Data extract:
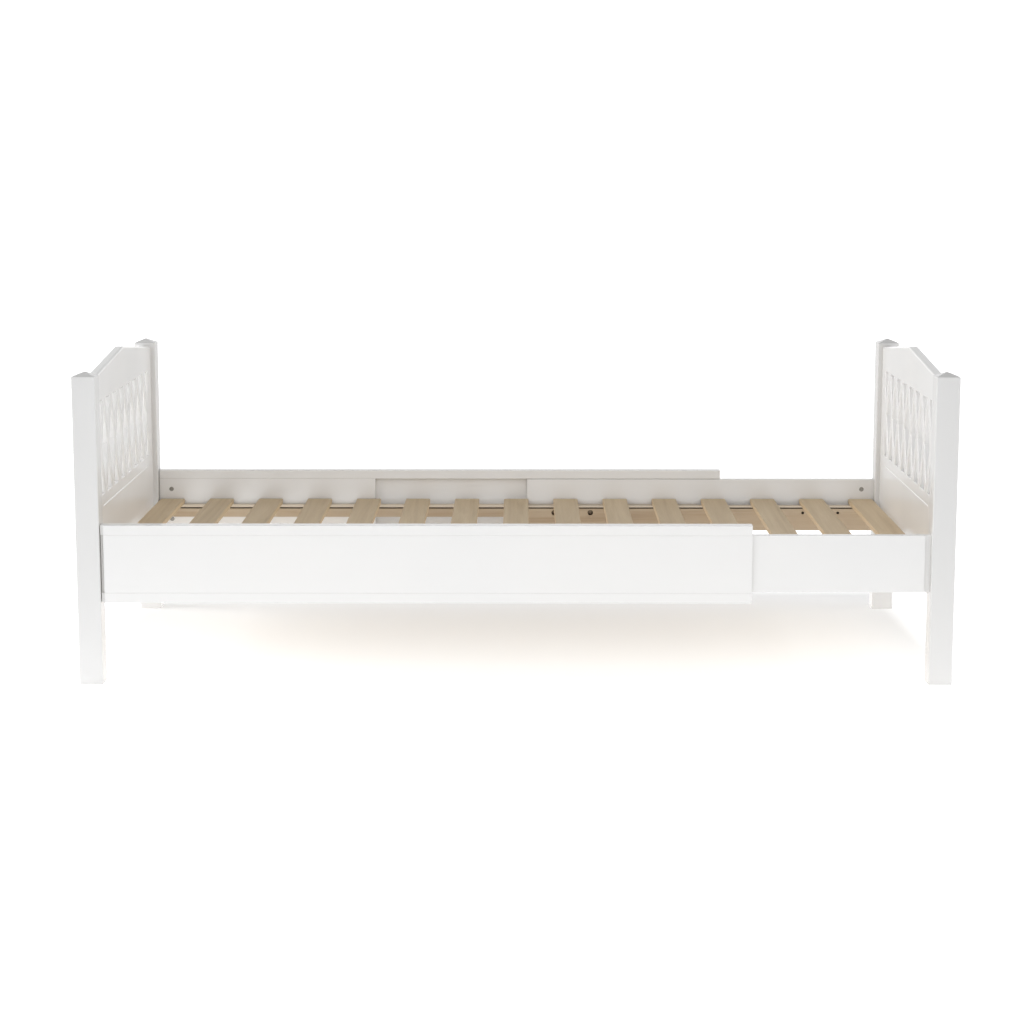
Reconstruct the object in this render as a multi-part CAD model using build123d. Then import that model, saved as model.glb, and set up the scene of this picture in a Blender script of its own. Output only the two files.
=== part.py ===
from build123d import *
import os

# Extending child's bed: two lattice end frames joined by telescoping side rails.
# X runs from the head end (-) to the foot end (+), Y from front (-) to back (+), Z up.
# The origin is on the floor, midway between the four posts. All sizes in millimetres.

# overall
LENGTH = 2100.0            # outside the posts, bed drawn out
WIDTH = 981.0              # outside the posts
TRAVEL = 400.0             # how far the foot half slides into the head half

# posts
POST = 57.0                # square section
POST_SHOULDER = 742.0      # where the pyramid top starts
POST_TOP = 753.0
POST_TIP = 2.0             # flat left at the top of the pyramid
POST_ROUND = 3.0           # upright corners

# telescoping side rails
RAIL_SET_IN = 3.0          # outer rail behind the outer face of the posts
RAIL_T = 32.5              # outer rail over its strips
RAIL_BOTTOM = 199.0
RAIL_TOP = 387.0
STRIP_H = 24.0
FACE_T = 10.0
RAIL_EDGE = 0.8            # bevel along the rails
INNER_SHOWS = 427.5        # inner rail left showing when the bed is drawn out
OVERLAP = 535.5            # inner rail still in the channel then
STOP_SPARE = 22.0          # channel left past the travel, before the filler block
SLIDE_PLAY = 0.5
INNER_PLAY_Z = 1.0
HEAD_GAP = 1.5             # shadow gap between post and outer rail
HEAD_STEP = 7.5            # extra step of that gap on the outside
FOOT_STEP = 14.0           # stepped end of the inner rail, outside only
STEP_DEPTH = 5.0
TONGUE_INSET = 5.0         # tongue of the filler block, in from its faces

# end panels
PANEL_T = 24.0
PANEL_SET_IN = 12.5        # panel face behind the inner face of the posts
PANEL_SHOULDER = 733.0     # height where the gable meets the posts
PANEL_PEAK = 772.0
PEAK_ROUND = 120.0
PANEL_EDGE = 5.0           # rounding along the gable
STILE = 63.5               # plain board between post and lattice
LATTICE_PITCH = 101.5
LATTICE_MID = 556.0
LATTICE_HALF_H = 115.0
LATTICE_RISE = 129.0       # height of half a lattice cell, bar centre to bar centre
BAR_SHARE = 0.26           # part of each cell taken up by the bars
LATTICE_EDGE = 1.5         # bevel round the openings
LEAST_OPENING = 10.0       # a cell cut narrower than this by the stile is left solid
GROOVE_RISE = 26.5         # middle of the decorative V groove above the rails
GROOVE_DEPTH = 2.0
GROOVE_MARGIN = 85.5       # plain board between post and groove

# slat ledges
LEDGE_RISE = 94.0          # top of the ledges above the underside of the rails
HEAD_LEDGE_H = 34.5
HEAD_LEDGE_T = 16.0
HEAD_LEDGE_SHORT = 65.5    # how far it stops before the free end of the outer rail
FOOT_LEDGE_T = 34.5
FOOT_LEDGE_GAP = 1.0       # foot ledge to post
LEDGE_GROOVE_H = 3.6
HEAD_GROOVE_DROP = 9.6     # middle of the groove below the top of the ledge
FOOT_GROOVE_DROP = 6.8
LEDGE_GROOVE_DEPTH = 7.0
WIDE_HOLE = 15.0           # blind holes near the free end of the foot ledge
WIDE_HOLE_PLACES = (75.0, 175.0)
NARROW_HOLE = 8.0          # and near its post
NARROW_HOLE_PLACES = (103.0, 200.0)
LEDGE_HOLE_DROP = 20.0
LEDGE_HOLE_DEPTH = 12.0

# slats
SLATS = 15
SLAT_W = 67.0
SLAT_T = 14.0
SLAT_END_PLAY = 2.0        # slat end to rail
SLAT_MARGIN = 3.5          # first and last slat to the posts
SLAT_EDGE = 2.5
SLAT_LIFT = 0.3            # running clearance under the loose slats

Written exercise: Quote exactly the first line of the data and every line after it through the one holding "# The origin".

Output:
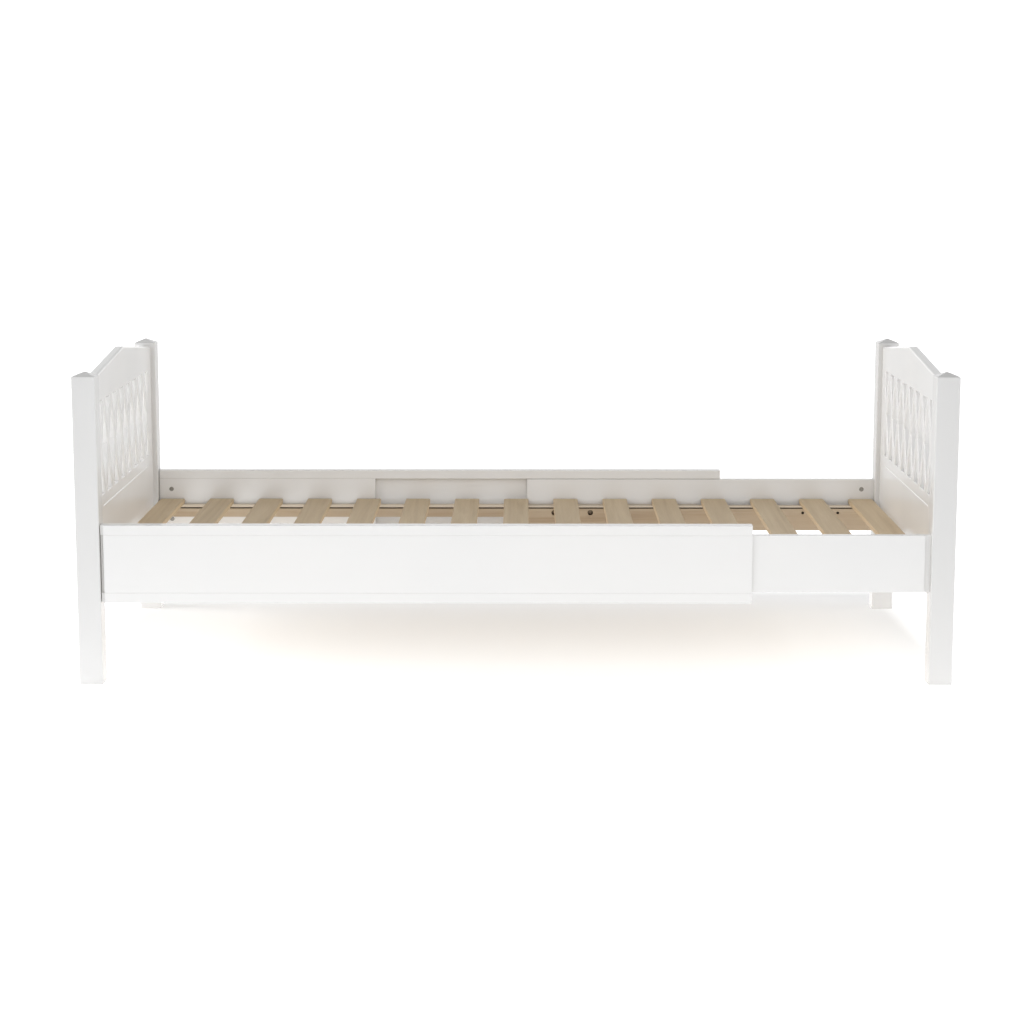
Reconstruct the object in this render as a multi-part CAD model using build123d. Then import that model, saved as model.glb, and set up the scene of this picture in a Blender script of its own. Output only the two files.
=== part.py ===
from build123d import *
import os

# Extending child's bed: two lattice end frames joined by telescoping side rails.
# X runs from the head end (-) to the foot end (+), Y from front (-) to back (+), Z up.
# The origin is on the floor, midway between the four posts. All sizes in millimetres.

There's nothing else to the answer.